In the Endurance Balanced fund, for example, Mr Burns has taken equity exposure down by roughly 4 per cent in favour of fixed income, but still holds a heavy 67 per cent in stocks.

He has reduced his weightings to holdings including the UBS US Equity, Invesco Perpetual UK Strategic Income and FP Argonaut European Alpha funds.

Meanwhile, the manager has upped exposure to the Henderson UK Absolute Return portfolio – though this counts towards his equity weighting – and to the Axa US Short Duration High Yield Bond fund.

“We want to take advantage of the ‘blowouts’ in spreads in the high-yield space,” he explained.

“We have been de-risking, but doing something better than holding it in cash. Rather than having 6 or 7 per cent in cash, we have 3 or 4 per cent and go for government bonds.

“If the market goes up, we still get some exposure. If the market goes down, we don’t suffer as badly. It’s a bit of a halfway house.”

Meanwhile Mr Burns is considering increasing his exposure to energy, after adding a small position in the closed-ended Riverstone Energy vehicle.

“In early February we initiated a small position in Riverstone Energy, which launched around 18 months ago,” he said.

“It primarily looks at opportunities in North America. Riverstone creates management teams, which will then work on [energy] projects to create a portfolio of assets.

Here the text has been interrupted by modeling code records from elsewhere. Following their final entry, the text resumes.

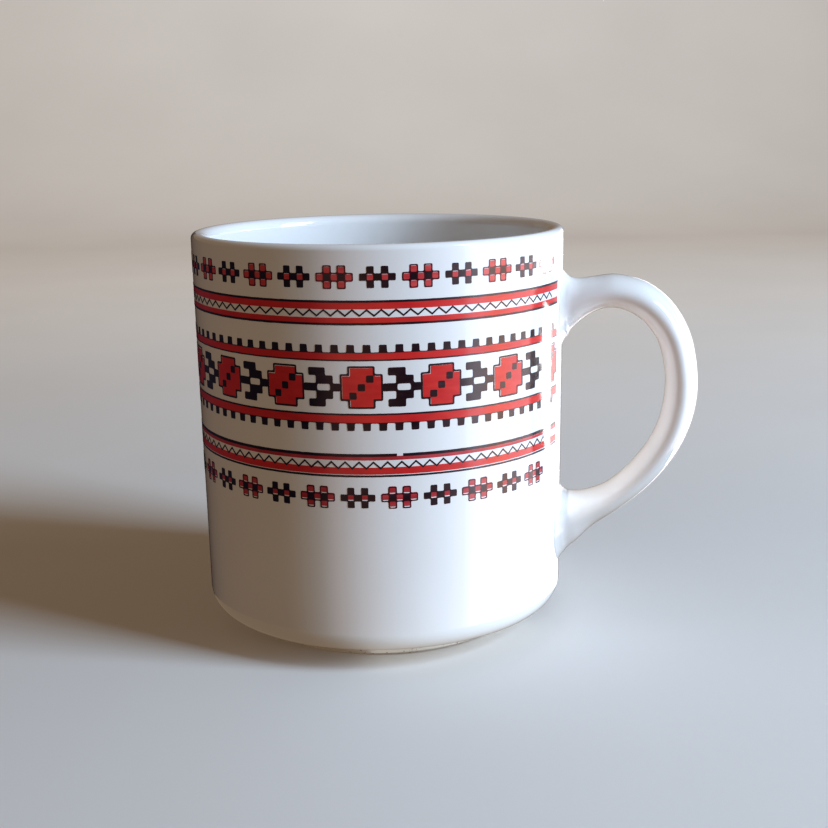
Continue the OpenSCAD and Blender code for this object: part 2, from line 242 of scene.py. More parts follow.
def spline(points, i, t):
    """A point between points i and i + 1 of a Catmull-Rom curve."""
    p1, p2 = Vector(points[i]), Vector(points[i + 1])
    p0 = Vector(points[i - 1]) if i > 0 else 2 * p1 - p2
    p3 = Vector(points[i + 2]) if i + 2 < len(points) else 2 * p2 - p1
    return 0.5 * (2 * p1 + (p2 - p0) * t + (2 * p0 - 5 * p1 + 4 * p2 - p3) * t * t
                  + (3 * p1 - p0 - 3 * p2 + p3) * t ** 3)


def on_wall(y, z, out):
    return Vector((math.sqrt((wall_r(z) + out) ** 2 - y * y), y, z))


def strap_ring(u):
    """One ring of the strap at station u; at the roots it bends to follow the wall."""
    last = len(STRAP_OUTER) - 1
    i = min(int(u), last - 1)
    outer, inner = spline(STRAP_OUTER, i, u - i), spline(STRAP_INNER, i, u - i)
    to_end = min(u, last - u)
    root = max(0, 1 - to_end / ROOT_STATIONS)
    root_w = UPPER_ROOT_W if u < last / 2 else LOWER_ROOT_W
    width = STRAP_W + (root_w - STRAP_W) * root * root
    hug = max(0, 1 - to_end) ** 2
    ring = []
    for j in range(STRAP_SIDES):
        a = 2 * math.pi * j / STRAP_SIDES
        flat = (outer + inner) / 2 + (outer - inner) / 2 * math.cos(a)
        y = width / 2 * math.sin(a)
        x = (RIM_R + flat.x - SKIN) * (1 - hug) + on_wall(y, flat.y, SLIP_T).x * hug
        ring.append(Vector((x, y, flat.y)))
    return ring


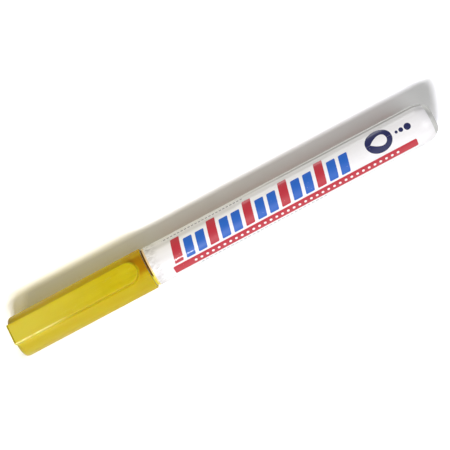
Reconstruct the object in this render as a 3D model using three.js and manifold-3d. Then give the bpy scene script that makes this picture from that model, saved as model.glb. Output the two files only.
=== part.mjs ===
// Capped paint marker, lying on its back with the cap's flat tongue up.
// Every piece is drawn about the pen's own axis: local y runs from the cap's closed end to the barrel's tail,
// local z points out of the tongue's face. The group at the end lays that axis along world +X.
import * as THREE from "three";
import { mergeVertices } from "three/addons/utils/BufferGeometryUtils.js";
import Module from "manifold-3d";

const wasm = await Module();
wasm.setup();

// Roundness: sides of a full turn on fitted pieces, and on small pieces that run with more room
const FITTED_SIDES = 32;
const SMALL_SIDES = 16;
const BALL_RINGS = 10;

// Steps of the rounded outlines
const CAP_END_STEPS = 5;
const CAP_RIM_STEPS = 2;
const TONGUE_END_STEPS = 14;
const TONGUE_EDGE_STEPS = 2;
const SHOULDER_STEPS = 5;
const TAIL_CORNER_STEPS = 3;
const FILM_SHOULDER_STEPS = 3;
const PLUG_RING_STEPS = 8;
const NIB_TIP_STEPS = 3;
const STEPS_PER_CURL = 8;
const WIRE_SIDES = 5;

// Clearances
const SEAT_GAP = 0.03;
const PRESS_GAP = 0.02;
const CAP_MOUTH_CLEARANCE = 0.1;
const CAP_BORE_CLEARANCE = 0.15;
const CAP_STOP_GAP = 0.1;
const SNAP_RIDGE_GAP = 0.04;
const CUP_SEAL_CLEARANCE = 0.08;
const CUP_MOUTH_GAP = 0.5;
const NIB_CLEARANCE = 0.1;
const STEM_CLEARANCE = 0.3;
const NIB_TO_STEM_GAP = 0.3;
const HEAD_CLEARANCE = 0.25;
const SPRING_CLEARANCE = 0.25;
const SPRING_END_GAP = 0.1;
const BALL_CLEARANCE = 0.05;

// Barrel, a drawn tube with a rounded shoulder and a small flat end
const BARREL_RADIUS = 5.9;
const BARREL_WALL = 0.5;
const BARREL_LENGTH = 93.65;
const SHOULDER_RADIUS = 7.5;
const SHOULDER_ANGLE = THREE.MathUtils.degToRad(40);
const TAIL_CORNER_RADIUS = 0.8;

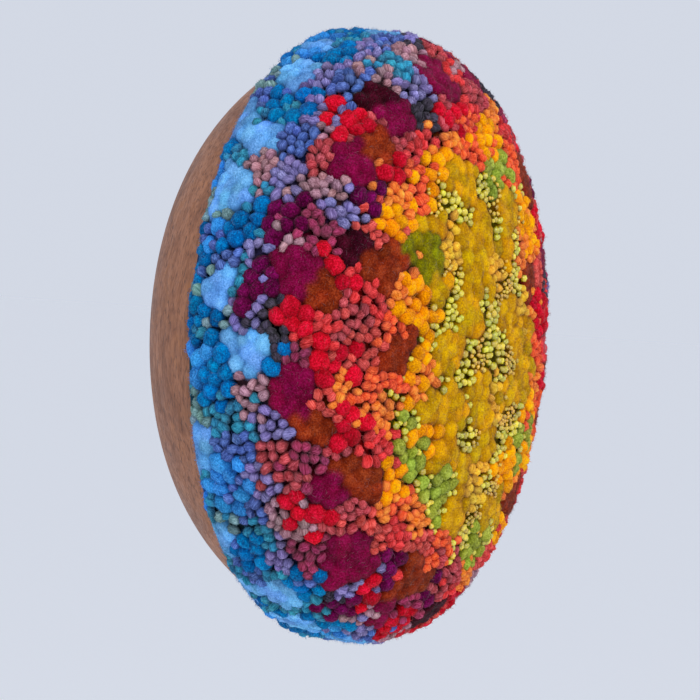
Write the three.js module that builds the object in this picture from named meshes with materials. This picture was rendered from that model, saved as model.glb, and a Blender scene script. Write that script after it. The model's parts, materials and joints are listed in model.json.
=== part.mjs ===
// Punch needle wall piece: an oval wooden bowl, hung by its flat back,
// with a filled dome of punched wool pile that crowns out of its mouth.
//
// Millimetres, +Z up. The origin is the centre of the bowl's flat back, +Y runs into
// the wall and the pile faces -Y.

import * as THREE from 'three';

// Driving dimensions of the bowl
const RIM_HALF_WIDTH = 82;
const RIM_HALF_HEIGHT = 110;
const BOWL_DEPTH = 45;
const BASE_SHARE = 0.63; // the flat back's size as a share of the rim's
const BOWL_BULGE = 1.47; // 1 is a straight side, 2 a quarter round
const WALL = 8;
const FLOOR = 9;

// Driving dimensions of the punched dome
const CROWN_RISE = 71; // from the rim's plane to the crown, without the tufts
const OVERHANG = 8.5; // how far the pile stands out past the rim
const WIDEST_RISE = 11; // the dome is widest this far in front of the rim
const DROOP = 3.5; // how far the pile hangs back over the rim
const CROWN_POWER = 2.56; // the crown's section: higher is flatter on top
const SHOULDER_POWER = 3.21; // and this one squarer at the shoulder
const SEAT_GAP = 0.45; // between the dome and the wood

// Relief of the pile
const TUFT_PITCH = 19;
const TUFT_RADIUS = 13;
const TUFT_RISE = 2.8;
const TUFT_JITTER = 0.32; // share of the pitch
const RIM_LOCKS = 64;
const LOCK_RISE = 1.4;
const LOCKS_FROM = 0.78; // the locks grow in between these shares of the section
const LOCKS_FULL = 0.9;

// Fineness of the faces
const DOME_STEPS = 2 * RIM_LOCKS;
const DOME_ROWS = 28;
const BOWL_STEPS = 64;
const SIDE_ROWS = 8;
const PLUG_ROWS = 4;
const SECTION_POINTS = 240; // for each quarter turn of a section before it is laid evenly
const PLACES = 400; // places along the section that a tuft may take

const RIM_Y = -BOWL_DEPTH;
const MEAN_RIM = (RIM_HALF_WIDTH + RIM_HALF_HEIGHT) / 2;

// A row is an oval ring: a share of the rim's oval, an offset from it, and its place along Y.
const row = (share, offset, y) => ({ share, offset, y });
const halfWidth = (r) => RIM_HALF_WIDTH * r.share + r.offset;
const halfHeight = (r) => RIM_HALF_HEIGHT * r.share + r.offset;
const meanRadius = (r) => MEAN_RIM * r.share + r.offset;

function ringPoint(r, angle) {
  return new THREE.Vector3(halfWidth(r) * Math.cos(angle), r.y, halfHeight(r) * Math.sin(angle));
}

// Lays rows again along the section they draw, at equal distances.
function evenly(rows, count) {
  const along = [0];
  for (let i = 1; i < rows.length; i += 1) {
    const step = Math.hypot(meanRadius(rows[i]) - meanRadius(rows[i - 1]), rows[i].y - rows[i - 1].y);
    along.push(along[i - 1] + step);
  }
  const length = along[along.length - 1];
  const even = [];
  let i = 1;
  for (let k = 0; k <= count; k += 1) {
    const target = (length * k) / count;
    while (i < rows.length - 1 && along[i] < target) {
      i += 1;
    }
    const t = (target - along[i - 1]) / (along[i] - along[i - 1]);
    const [a, b] = [rows[i - 1], rows[i]];
    const mix = (name) => THREE.MathUtils.lerp(a[name], b[name], t);
    even.push(row(mix('share'), mix('offset'), mix('y')));
  }
  return { rows: even, length };
}

// One closed body from a pole at the first row, through rings, to a pole at the last row.
function ovalBody(rows, steps, relief = () => 0) {
  const points = [];
  const rings = rows.slice(1, -1);
  points.push(new THREE.Vector3(0, rows[0].y - relief(0, 0), 0));
  rings.forEach((ring, index) => {
    const before = rows[index];
    const after = rows[index + 2];
    const section = new THREE.Vector2(after.y - before.y, meanRadius(before) - meanRadius(after));
    section.normalize();
    for (let k = 0; k < steps; k += 1) {
      const angle = (2 * Math.PI * k) / steps;
      const side = new THREE.Vector2(Math.cos(angle) / halfWidth(ring), Math.sin(angle) / halfHeight(ring));
      side.normalize();
      const outward = new THREE.Vector3(section.x * side.x, section.y, section.x * side.y);
      points.push(ringPoint(ring, angle).addScaledVector(outward, relief(index + 1, k)));
    }
  });
  points.push(new THREE.Vector3(0, rows[rows.length - 1].y, 0));

  const faces = [];
  const at = (ring, k) => 1 + ring * steps + (k % steps);
  const last = points.length - 1;
  for (let k = 0; k < steps; k += 1) {
    faces.push(0, at(0, k), at(0, k + 1));
    for (let ring = 0; ring < rings.length - 1; ring += 1) {
      faces.push(at(ring, k), at(ring + 1, k), at(ring + 1, k + 1));
      faces.push(at(ring, k), at(ring + 1, k + 1), at(ring, k + 1));
    }
    faces.push(last, at(rings.length - 1, k + 1), at(rings.length - 1, k));
  }
  const geometry = new THREE.BufferGeometry().setFromPoints(points);
  geometry.setIndex(faces);
  geometry.computeVertexNormals();
  return geometry;
}

// The bowl's section: its share of the rim at a depth behind the rim, from 0 to 1.
function bowlShare(depth) {
  return BASE_SHARE + (1 - BASE_SHARE) * (1 - depth ** BOWL_BULGE) ** (1 / BOWL_BULGE);
}

// Rows of one face of the bowl's wall, from the rim to a plane at backY.
function wallRows(offset, backY, count) {
  const rows = [];
  for (let i = 0; i <= count; i += 1) {
    const y = THREE.MathUtils.lerp(RIM_Y, backY, Math.sin((Math.PI / 2) * (i / count)));
    rows.push(row(bowlShare(Math.min(1, (y - RIM_Y) / BOWL_DEPTH)), offset, y));
  }
  return rows;
}

function bowlGeometry() {
  const outside = wallRows(0, 0, SIDE_ROWS).reverse();
  const inside = wallRows(-WALL, -FLOOR, SIDE_ROWS);
  return ovalBody([row(0, 0, 0), ...outside, ...inside, row(0, 0, -FLOOR)].reverse(), BOWL_STEPS);
}

// The dome's outer section, from the crown to the edge of the pile behind the rim.
function pileSection() {
  const rows = [];
  for (let i = 0; i <= SECTION_POINTS; i += 1) {
    const share = Math.sin((Math.PI / 2) * (i / SECTION_POINTS));
    const rise = (CROWN_RISE - WIDEST_RISE) * (1 - share ** CROWN_POWER) ** (1 / SHOULDER_POWER);
    rows.push(row(share, OVERHANG * share, RIM_Y - WIDEST_RISE - rise));
  }
  for (let i = 1; i <= SECTION_POINTS; i += 1) {
    const turn = (Math.PI / 2) * (i / SECTION_POINTS);
    const offset = SEAT_GAP + (OVERHANG - SEAT_GAP) * Math.cos(turn);
    rows.push(row(1, offset, RIM_Y - WIDEST_RISE + (WIDEST_RISE + DROOP) * Math.sin(turn)));
  }
  return rows;
}

// A number from 0 to 1 that looks random and is the same for the same seed.
function scatter(seed) {
  const value = Math.sin(seed * 12.9898) * 43758.5453;
  return value - Math.floor(value);
}

// Centres and sizes of the sheared tufts: staggered courses round the dome, each tuft a
// little off its place.
function tufts() {
  const fine = evenly(pileSection(), PLACES);
  const courses = Math.floor(fine.length / TUFT_PITCH);
  const found = [];
  for (let course = 0; course < courses; course += 1) {
    const centre = (course + 0.5) / courses;
    const ring = fine.rows[Math.round(PLACES * centre)];
    const count = Math.max(3, Math.round((2 * Math.PI * meanRadius(ring)) / TUFT_PITCH));
    for (let k = 0; k < count; k += 1) {
      const seed = 100 * course + k + 1;
      const turn = k + course / 2 + TUFT_JITTER * (scatter(seed) - 0.5);
      const slide = centre + (TUFT_JITTER * (scatter(seed + 0.3) - 0.5)) / courses;
      found.push({
        centre: ringPoint(fine.rows[Math.round(PLACES * slide)], (2 * Math.PI * turn) / count),
        radius: TUFT_RADIUS * (0.75 + 0.35 * scatter(seed + 0.6)),
        rise: TUFT_RISE * (0.35 + 0.65 * scatter(seed + 0.9)),
      });
    }
  }
  return found;
}

function domeGeometry() {
  const pile = evenly(pileSection(), DOME_ROWS).rows;
  const seatY = RIM_Y - SEAT_GAP;
  const lip = [row(1, SEAT_GAP, seatY), row(1, -WALL - SEAT_GAP, seatY)];
  const plug = wallRows(-WALL - SEAT_GAP, -FLOOR - SEAT_GAP, PLUG_ROWS).slice(1);
  const rows = [...pile, ...lip, ...plug, row(0, 0, -FLOOR - SEAT_GAP)];
  const allTufts = tufts();
  const relief = (index, k) => {
    if (index >= DOME_ROWS) {
      return 0;
    }
    const point = ringPoint(rows[index], (2 * Math.PI * k) / DOME_STEPS);
    let height = 0;
    allTufts.forEach((tuft) => {
      const away = point.distanceTo(tuft.centre) / tuft.radius;
      height = Math.max(height, away < 1 ? tuft.rise * (0.5 + 0.5 * Math.cos(Math.PI * away)) : 0);
    });
    const rimward = THREE.MathUtils.smoothstep(index / DOME_ROWS, LOCKS_FROM, LOCKS_FULL);
    const lock = k % 2 === 0 ? LOCK_RISE * (0.5 + 0.5 * scatter(k + 0.5)) : 0;
    return Math.max(height, rimward * lock);
  };
  return ovalBody(rows, DOME_STEPS, relief);
}

function piece(name, geometry, colour, roughness) {
  const material = new THREE.MeshStandardMaterial({ color: colour, roughness, metalness: 0 });
  const mesh = new THREE.Mesh(geometry, material);
  mesh.name = name;
  return mesh;
}

const wallPiece = new THREE.Group();
wallPiece.add(piece('wooden_bowl', bowlGeometry(), 0x8c5f46, 0.5));
wallPiece.add(piece('punched_dome', domeGeometry(), 0xb8503c, 0.95));

export default wallPiece;
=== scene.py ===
"""Punch needle wall piece: an oval wooden bowl with a dome of punched wool pile.

The bowl, the ground of the pile, its loops, tufts and gloss loops, and the fuzz of the wool are
each made by their own operator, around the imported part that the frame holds. Sizes are in
metres. The bowl's flat back is on the plane Y = 0, +Z is up and the pile faces -Y.
"""

import itertools
import json
import math
import random
from collections import namedtuple

import bpy
import numpy as np
from mathutils import Matrix, Vector, kdtree, noise

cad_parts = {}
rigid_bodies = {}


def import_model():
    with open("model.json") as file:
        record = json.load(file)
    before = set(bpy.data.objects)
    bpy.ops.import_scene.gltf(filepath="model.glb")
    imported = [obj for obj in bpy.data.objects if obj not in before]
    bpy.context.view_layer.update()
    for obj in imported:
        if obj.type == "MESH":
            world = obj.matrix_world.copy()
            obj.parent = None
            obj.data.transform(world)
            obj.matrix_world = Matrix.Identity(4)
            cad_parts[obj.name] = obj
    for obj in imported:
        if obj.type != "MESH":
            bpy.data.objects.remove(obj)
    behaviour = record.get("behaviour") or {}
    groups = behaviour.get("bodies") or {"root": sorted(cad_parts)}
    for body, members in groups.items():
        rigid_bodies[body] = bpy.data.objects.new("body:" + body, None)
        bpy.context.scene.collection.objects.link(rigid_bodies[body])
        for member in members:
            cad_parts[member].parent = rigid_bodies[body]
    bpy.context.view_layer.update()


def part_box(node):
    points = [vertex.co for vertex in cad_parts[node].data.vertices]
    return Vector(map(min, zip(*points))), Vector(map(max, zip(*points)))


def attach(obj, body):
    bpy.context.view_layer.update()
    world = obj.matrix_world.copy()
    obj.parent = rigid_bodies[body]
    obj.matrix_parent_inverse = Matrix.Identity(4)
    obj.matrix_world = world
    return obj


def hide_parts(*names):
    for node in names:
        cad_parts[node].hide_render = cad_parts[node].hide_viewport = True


bl_info = {
    "name": "Punch Needle Wall Piece",
    "version": (1, 0, 0),
    "blender": (4, 5, 0),
    "location": "3D View > Sidebar > Wall Piece",
    "description": "Builds an oval wooden bowl with a dome of punched wool pile",
    "category": "Add Mesh",
}

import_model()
BOWL_LOW, BOWL_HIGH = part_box("wooden_bowl")

MM = 0.001
RIM_Y = BOWL_LOW.y

# The view of the photograph: the camera stands to the left of the piece and a little above it
VIEW_TURN = math.radians(56)
VIEW_DROP = math.radians(3.2)
VIEW_ROLL = math.radians(2.2)
VIEW_DISTANCE = 1.4
VIEW_LENS = 184.5  # millimetres, as the sensor
VIEW_SENSOR = 36
VIEW_RIGHT = 9.6 * MM  # from the middle of the rim to the middle of the picture
VIEW_UP = -6.4 * MM


# Sizes and colours that a maker would change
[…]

“[Riverstone] has money committed [to the fund] but has only invested half of it. It can pick up on opportunities where there are distressed sellers. We think we would like to add to that [position].”

The Smith & Williamson MM Endurance Balanced fund has delivered 9 per cent over three years, compared with the average return of 13.5 per cent from its peer group, the Investment Association Mixed Investment 40-85% Shares sector, data from FE Analytics shows.